**Some records:**
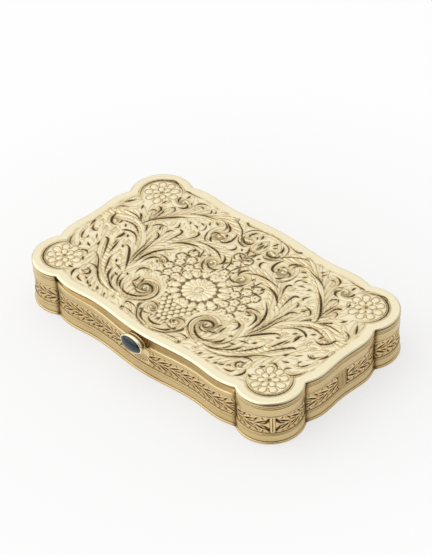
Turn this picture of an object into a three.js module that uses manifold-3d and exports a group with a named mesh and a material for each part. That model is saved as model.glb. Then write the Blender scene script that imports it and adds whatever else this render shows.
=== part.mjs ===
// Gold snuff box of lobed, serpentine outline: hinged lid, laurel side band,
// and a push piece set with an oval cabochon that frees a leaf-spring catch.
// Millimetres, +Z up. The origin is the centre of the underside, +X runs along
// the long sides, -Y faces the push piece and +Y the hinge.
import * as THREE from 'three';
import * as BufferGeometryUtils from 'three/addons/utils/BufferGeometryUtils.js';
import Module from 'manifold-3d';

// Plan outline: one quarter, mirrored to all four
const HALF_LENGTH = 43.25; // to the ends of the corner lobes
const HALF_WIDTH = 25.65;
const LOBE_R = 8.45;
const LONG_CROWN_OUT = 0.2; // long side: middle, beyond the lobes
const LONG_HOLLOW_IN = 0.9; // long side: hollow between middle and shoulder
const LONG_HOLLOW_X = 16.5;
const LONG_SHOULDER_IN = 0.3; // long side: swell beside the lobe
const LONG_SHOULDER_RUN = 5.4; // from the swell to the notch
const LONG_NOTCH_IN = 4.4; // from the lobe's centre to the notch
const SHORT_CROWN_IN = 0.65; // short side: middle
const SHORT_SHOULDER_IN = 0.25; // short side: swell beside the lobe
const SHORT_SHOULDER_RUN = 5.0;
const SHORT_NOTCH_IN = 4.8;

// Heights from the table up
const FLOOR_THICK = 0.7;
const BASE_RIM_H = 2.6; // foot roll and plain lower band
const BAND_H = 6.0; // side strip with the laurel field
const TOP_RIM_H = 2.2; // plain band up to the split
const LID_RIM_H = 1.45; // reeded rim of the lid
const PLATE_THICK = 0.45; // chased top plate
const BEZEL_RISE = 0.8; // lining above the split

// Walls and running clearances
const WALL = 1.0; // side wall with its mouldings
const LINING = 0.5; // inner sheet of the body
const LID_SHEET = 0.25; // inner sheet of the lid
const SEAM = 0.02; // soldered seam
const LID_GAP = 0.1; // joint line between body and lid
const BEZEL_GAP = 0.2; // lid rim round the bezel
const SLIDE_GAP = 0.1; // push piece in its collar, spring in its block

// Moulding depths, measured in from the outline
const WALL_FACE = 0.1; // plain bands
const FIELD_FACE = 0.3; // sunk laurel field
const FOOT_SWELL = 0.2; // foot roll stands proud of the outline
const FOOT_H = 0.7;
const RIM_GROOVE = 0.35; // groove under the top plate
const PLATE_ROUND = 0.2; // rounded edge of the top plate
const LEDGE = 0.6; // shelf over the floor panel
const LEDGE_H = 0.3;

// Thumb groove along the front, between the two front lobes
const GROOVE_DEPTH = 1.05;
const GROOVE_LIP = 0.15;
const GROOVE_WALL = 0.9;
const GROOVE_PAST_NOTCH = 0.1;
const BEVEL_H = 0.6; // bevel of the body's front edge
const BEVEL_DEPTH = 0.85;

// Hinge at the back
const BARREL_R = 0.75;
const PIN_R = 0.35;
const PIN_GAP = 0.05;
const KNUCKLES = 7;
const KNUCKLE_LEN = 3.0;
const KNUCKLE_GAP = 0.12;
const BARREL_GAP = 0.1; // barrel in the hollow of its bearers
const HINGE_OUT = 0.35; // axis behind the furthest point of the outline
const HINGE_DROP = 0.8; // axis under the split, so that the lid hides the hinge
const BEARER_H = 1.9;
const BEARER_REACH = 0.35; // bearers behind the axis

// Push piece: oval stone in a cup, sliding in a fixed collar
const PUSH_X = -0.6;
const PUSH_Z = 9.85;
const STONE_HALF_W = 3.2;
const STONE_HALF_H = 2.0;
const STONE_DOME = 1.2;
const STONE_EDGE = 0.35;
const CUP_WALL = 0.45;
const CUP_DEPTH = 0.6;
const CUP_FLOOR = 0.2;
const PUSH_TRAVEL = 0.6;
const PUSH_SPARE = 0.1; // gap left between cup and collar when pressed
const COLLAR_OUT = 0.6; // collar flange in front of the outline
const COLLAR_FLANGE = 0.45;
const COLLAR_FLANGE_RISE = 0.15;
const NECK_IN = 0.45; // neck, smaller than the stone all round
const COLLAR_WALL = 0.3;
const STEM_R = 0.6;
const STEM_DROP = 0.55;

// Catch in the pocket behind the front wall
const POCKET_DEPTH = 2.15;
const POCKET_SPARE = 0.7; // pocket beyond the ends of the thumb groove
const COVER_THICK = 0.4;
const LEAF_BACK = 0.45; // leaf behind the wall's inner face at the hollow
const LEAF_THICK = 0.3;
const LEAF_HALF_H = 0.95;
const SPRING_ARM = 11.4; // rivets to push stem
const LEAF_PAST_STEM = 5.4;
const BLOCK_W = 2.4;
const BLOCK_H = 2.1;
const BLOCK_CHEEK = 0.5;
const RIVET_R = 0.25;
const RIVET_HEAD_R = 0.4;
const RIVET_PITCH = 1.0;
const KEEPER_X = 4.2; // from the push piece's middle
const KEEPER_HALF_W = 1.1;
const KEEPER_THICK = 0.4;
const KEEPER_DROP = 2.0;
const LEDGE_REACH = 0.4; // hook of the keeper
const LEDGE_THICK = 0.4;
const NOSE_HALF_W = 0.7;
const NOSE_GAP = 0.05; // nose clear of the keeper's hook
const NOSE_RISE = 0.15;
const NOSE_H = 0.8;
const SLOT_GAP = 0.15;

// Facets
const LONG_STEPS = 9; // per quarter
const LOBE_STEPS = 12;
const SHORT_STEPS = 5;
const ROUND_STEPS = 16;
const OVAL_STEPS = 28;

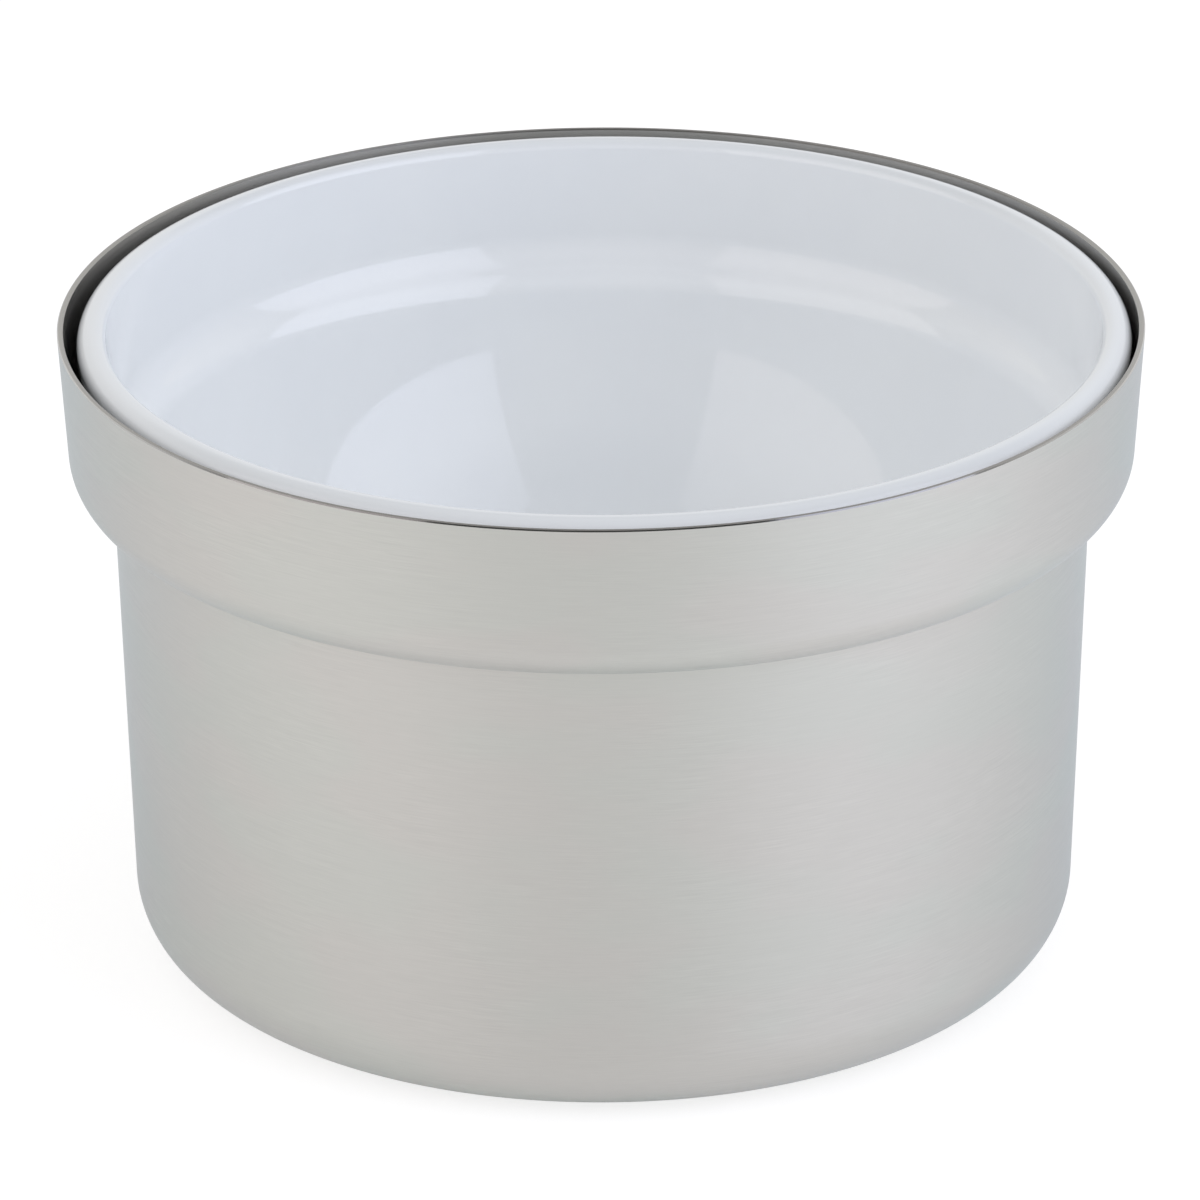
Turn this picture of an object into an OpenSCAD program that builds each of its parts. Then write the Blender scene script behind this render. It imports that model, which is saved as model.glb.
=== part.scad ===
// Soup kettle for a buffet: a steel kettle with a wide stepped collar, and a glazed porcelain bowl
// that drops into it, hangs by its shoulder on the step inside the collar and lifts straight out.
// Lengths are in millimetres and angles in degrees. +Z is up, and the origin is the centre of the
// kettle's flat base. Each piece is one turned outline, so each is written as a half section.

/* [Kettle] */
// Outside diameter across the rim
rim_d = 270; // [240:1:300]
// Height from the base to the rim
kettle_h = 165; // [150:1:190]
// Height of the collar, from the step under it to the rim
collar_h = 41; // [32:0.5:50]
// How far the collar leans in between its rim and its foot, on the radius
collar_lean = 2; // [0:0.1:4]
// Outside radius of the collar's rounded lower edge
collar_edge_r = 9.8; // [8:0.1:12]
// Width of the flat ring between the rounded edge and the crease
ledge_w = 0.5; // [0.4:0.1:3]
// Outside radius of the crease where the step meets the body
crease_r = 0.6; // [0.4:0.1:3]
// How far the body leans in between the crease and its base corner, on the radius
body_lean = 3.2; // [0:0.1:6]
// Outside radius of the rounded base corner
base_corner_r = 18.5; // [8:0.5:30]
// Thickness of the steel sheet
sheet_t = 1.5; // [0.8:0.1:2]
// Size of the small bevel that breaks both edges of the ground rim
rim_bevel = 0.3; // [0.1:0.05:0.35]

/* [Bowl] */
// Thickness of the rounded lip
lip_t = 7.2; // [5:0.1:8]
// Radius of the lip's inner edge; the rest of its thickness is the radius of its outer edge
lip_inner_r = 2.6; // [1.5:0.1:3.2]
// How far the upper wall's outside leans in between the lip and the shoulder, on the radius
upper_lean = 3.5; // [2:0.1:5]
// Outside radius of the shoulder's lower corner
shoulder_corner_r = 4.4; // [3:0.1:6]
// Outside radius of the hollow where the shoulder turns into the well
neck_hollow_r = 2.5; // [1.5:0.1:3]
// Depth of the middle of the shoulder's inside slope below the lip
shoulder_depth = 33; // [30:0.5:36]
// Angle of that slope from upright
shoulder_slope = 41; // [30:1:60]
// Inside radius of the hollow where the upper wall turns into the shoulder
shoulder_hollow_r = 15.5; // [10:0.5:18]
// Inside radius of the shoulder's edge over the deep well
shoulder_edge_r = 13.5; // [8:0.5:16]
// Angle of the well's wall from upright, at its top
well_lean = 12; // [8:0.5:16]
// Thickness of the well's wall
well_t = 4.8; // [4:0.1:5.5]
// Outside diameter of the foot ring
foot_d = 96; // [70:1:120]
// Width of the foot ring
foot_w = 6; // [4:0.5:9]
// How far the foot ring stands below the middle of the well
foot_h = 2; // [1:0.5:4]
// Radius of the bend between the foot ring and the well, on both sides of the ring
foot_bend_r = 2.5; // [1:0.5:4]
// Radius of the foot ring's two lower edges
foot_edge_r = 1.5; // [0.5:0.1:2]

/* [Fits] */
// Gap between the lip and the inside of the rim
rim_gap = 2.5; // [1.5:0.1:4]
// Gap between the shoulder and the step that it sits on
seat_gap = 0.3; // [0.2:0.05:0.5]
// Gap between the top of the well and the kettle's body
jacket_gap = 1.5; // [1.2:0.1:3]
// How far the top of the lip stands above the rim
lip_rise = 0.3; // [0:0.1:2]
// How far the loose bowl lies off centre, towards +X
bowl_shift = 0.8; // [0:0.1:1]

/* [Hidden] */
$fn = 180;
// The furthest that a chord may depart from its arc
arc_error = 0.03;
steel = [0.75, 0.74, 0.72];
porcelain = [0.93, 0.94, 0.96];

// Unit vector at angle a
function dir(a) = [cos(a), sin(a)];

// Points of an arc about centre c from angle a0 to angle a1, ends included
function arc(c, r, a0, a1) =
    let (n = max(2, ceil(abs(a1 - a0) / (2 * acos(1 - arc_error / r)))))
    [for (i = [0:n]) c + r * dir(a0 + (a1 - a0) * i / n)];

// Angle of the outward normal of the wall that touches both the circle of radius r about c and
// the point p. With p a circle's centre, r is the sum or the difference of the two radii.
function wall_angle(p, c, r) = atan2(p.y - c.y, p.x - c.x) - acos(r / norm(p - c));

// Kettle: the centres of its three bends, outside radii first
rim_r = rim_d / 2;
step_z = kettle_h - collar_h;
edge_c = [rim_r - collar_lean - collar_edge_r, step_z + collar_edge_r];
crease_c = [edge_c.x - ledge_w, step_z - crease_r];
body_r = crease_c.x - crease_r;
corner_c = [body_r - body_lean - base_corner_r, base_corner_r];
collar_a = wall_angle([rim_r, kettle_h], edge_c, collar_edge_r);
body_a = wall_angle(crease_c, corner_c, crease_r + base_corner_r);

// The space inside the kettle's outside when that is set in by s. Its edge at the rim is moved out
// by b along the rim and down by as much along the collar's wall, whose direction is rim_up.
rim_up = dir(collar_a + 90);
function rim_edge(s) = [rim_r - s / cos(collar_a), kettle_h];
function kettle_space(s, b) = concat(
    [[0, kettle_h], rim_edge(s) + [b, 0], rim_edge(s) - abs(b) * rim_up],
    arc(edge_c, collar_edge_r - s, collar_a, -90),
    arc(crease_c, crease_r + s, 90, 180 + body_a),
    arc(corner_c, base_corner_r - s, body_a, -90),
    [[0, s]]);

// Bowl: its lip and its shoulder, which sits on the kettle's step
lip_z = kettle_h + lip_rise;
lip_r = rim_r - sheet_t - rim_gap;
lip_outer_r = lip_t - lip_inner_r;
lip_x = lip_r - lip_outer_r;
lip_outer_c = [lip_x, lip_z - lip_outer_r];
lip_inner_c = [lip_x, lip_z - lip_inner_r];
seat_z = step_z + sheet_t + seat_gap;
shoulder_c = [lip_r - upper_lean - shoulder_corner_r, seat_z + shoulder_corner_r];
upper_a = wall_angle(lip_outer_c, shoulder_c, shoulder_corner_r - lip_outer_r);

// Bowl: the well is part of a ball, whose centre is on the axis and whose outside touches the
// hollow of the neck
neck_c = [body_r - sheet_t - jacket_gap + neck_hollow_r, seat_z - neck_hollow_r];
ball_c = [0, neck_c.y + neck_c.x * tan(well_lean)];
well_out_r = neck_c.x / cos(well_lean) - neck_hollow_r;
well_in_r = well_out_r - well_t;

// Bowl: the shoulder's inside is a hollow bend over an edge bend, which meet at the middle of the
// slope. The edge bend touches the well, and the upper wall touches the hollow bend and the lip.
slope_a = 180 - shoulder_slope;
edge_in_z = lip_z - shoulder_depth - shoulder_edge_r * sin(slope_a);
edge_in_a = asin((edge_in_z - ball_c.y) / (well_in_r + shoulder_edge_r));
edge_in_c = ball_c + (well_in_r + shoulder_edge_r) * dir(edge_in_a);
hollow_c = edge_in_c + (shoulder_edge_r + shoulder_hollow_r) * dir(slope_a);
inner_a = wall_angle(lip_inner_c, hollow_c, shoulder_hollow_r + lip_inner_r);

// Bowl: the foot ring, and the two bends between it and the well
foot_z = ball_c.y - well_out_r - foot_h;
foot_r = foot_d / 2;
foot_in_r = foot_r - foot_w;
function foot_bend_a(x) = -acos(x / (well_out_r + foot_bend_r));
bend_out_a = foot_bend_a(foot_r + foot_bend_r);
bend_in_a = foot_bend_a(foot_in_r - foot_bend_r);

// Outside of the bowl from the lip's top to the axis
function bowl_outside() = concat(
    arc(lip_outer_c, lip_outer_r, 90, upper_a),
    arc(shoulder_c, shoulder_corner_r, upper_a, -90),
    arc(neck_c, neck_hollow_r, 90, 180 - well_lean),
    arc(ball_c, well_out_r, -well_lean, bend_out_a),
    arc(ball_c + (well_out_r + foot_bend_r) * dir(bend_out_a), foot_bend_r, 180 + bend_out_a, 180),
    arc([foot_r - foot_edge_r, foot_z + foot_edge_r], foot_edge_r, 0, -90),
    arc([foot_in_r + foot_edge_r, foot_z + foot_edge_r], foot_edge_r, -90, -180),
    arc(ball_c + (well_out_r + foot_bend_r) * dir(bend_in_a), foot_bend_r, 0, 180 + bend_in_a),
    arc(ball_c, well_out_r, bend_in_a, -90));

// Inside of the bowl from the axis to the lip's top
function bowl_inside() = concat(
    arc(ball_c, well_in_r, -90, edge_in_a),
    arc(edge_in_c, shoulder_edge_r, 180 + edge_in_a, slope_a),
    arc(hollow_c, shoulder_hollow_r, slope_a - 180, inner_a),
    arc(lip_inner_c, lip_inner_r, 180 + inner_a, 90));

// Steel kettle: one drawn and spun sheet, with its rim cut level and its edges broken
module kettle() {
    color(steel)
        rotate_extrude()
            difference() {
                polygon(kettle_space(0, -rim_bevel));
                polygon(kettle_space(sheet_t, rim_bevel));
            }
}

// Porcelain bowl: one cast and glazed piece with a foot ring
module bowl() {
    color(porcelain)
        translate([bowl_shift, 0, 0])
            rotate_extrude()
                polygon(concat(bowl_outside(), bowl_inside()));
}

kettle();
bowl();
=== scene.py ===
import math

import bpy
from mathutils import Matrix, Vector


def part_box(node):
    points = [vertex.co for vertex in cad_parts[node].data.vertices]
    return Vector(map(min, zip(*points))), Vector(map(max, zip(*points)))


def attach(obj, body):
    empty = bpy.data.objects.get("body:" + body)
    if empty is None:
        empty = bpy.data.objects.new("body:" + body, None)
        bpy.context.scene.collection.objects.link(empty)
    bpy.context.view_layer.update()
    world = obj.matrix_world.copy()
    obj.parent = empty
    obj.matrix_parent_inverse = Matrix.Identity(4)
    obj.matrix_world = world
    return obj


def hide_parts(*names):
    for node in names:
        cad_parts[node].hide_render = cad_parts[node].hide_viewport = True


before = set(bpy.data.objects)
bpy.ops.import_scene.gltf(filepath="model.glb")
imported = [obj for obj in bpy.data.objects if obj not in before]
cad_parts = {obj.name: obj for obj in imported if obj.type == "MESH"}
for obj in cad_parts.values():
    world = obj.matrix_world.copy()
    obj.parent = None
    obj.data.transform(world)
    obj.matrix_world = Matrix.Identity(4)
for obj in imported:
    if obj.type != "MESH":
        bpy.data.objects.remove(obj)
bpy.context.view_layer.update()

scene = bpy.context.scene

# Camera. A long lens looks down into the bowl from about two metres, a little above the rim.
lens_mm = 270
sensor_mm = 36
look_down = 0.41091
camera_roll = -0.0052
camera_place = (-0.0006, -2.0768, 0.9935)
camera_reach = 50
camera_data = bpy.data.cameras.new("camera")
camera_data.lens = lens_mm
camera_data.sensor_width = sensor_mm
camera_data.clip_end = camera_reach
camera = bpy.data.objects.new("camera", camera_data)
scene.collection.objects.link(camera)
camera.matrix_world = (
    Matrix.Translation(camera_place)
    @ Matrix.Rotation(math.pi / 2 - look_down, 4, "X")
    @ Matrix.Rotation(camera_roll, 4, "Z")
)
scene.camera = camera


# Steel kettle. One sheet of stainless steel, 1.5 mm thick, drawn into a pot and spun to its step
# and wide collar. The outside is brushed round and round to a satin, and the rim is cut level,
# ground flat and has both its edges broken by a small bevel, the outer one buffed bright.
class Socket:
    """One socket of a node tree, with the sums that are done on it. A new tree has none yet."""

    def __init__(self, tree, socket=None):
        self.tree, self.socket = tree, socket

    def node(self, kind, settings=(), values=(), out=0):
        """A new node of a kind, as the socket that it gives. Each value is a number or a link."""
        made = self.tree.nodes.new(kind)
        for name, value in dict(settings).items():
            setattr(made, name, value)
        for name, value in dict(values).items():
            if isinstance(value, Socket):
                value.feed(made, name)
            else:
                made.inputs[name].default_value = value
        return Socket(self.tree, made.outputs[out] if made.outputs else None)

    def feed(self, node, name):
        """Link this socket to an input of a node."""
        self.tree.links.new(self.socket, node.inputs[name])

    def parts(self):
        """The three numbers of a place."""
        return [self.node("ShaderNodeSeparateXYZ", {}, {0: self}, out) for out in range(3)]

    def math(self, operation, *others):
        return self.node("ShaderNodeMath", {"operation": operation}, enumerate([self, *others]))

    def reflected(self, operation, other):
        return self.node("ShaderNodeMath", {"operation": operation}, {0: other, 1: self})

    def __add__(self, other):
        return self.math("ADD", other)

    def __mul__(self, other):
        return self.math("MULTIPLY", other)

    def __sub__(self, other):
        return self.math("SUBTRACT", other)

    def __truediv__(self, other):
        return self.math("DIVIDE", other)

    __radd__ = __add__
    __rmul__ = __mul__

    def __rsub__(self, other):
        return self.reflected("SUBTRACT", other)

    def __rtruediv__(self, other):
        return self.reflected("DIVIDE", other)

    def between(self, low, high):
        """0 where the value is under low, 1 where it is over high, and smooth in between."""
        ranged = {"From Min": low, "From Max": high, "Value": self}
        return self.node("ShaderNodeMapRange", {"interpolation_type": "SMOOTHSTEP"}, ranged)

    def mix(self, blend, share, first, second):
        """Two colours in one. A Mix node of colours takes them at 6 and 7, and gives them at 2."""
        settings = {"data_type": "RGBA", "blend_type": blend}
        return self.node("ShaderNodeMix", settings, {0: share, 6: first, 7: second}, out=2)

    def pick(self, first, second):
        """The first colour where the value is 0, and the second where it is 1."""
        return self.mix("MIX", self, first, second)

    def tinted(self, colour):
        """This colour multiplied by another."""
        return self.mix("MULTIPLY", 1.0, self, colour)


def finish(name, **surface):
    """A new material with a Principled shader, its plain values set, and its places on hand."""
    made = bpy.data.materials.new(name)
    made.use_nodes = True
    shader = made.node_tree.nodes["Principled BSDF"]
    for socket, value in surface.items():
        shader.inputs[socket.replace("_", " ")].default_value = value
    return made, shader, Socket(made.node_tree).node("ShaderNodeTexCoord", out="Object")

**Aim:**
Please print exactly, and only, the lines from the line with "a foot ring" to the line with "before = set(bpy.data.objects)", both included.

**In response:**
// Porcelain bowl: one cast and glazed piece with a foot ring
module bowl() {
    color(porcelain)
        translate([bowl_shift, 0, 0])
            rotate_extrude()
                polygon(concat(bowl_outside(), bowl_inside()));
}

kettle();
bowl();
=== scene.py ===
import math

import bpy
from mathutils import Matrix, Vector


def part_box(node):
    points = [vertex.co for vertex in cad_parts[node].data.vertices]
    return Vector(map(min, zip(*points))), Vector(map(max, zip(*points)))


def attach(obj, body):
    empty = bpy.data.objects.get("body:" + body)
    if empty is None:
        empty = bpy.data.objects.new("body:" + body, None)
        bpy.context.scene.collection.objects.link(empty)
    bpy.context.view_layer.update()
    world = obj.matrix_world.copy()
    obj.parent = empty
    obj.matrix_parent_inverse = Matrix.Identity(4)
    obj.matrix_world = world
    return obj


def hide_parts(*names):
    for node in names:
        cad_parts[node].hide_render = cad_parts[node].hide_viewport = True


before = set(bpy.data.objects)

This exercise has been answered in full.